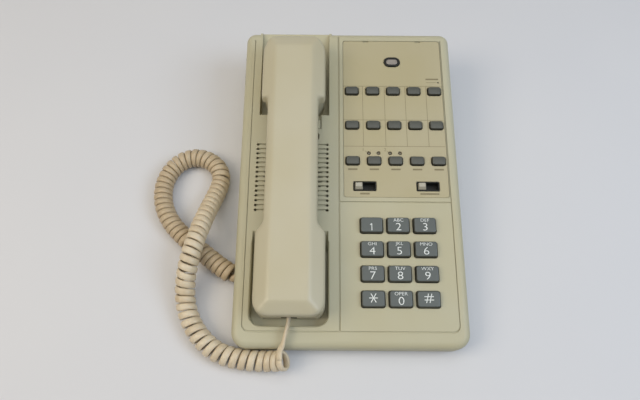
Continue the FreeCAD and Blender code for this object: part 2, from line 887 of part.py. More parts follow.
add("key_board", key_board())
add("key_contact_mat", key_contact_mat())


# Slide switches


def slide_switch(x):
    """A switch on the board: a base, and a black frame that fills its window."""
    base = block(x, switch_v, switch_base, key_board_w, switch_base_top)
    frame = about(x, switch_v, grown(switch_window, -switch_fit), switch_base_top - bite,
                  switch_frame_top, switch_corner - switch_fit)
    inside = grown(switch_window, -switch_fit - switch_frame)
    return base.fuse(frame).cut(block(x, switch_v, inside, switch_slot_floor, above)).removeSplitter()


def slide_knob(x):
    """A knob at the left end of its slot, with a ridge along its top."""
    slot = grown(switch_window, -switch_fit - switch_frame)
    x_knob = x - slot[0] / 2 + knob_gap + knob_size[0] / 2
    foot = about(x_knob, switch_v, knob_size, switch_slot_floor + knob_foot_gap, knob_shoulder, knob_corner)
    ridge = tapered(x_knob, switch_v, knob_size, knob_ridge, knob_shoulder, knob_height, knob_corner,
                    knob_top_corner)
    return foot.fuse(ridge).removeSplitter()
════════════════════
WORK TO BE COMPLETED
Set down verbatim only the lines between the start of the data above and the line with "# Slide switches", both boundaries included.

WRITTEN SOLUTION
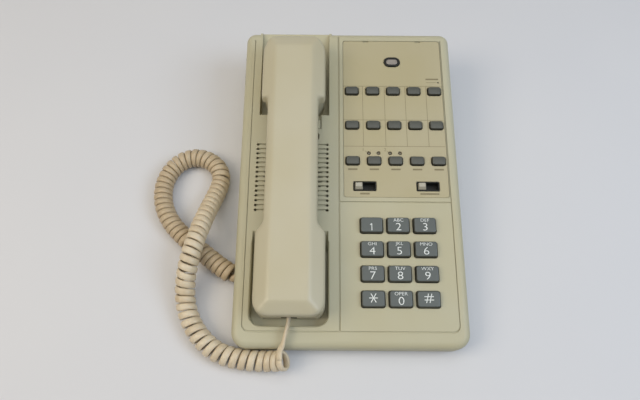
Continue the FreeCAD and Blender code for this object: part 2, from line 887 of part.py. More parts follow.
add("key_board", key_board())
add("key_contact_mat", key_contact_mat())


# Slide switches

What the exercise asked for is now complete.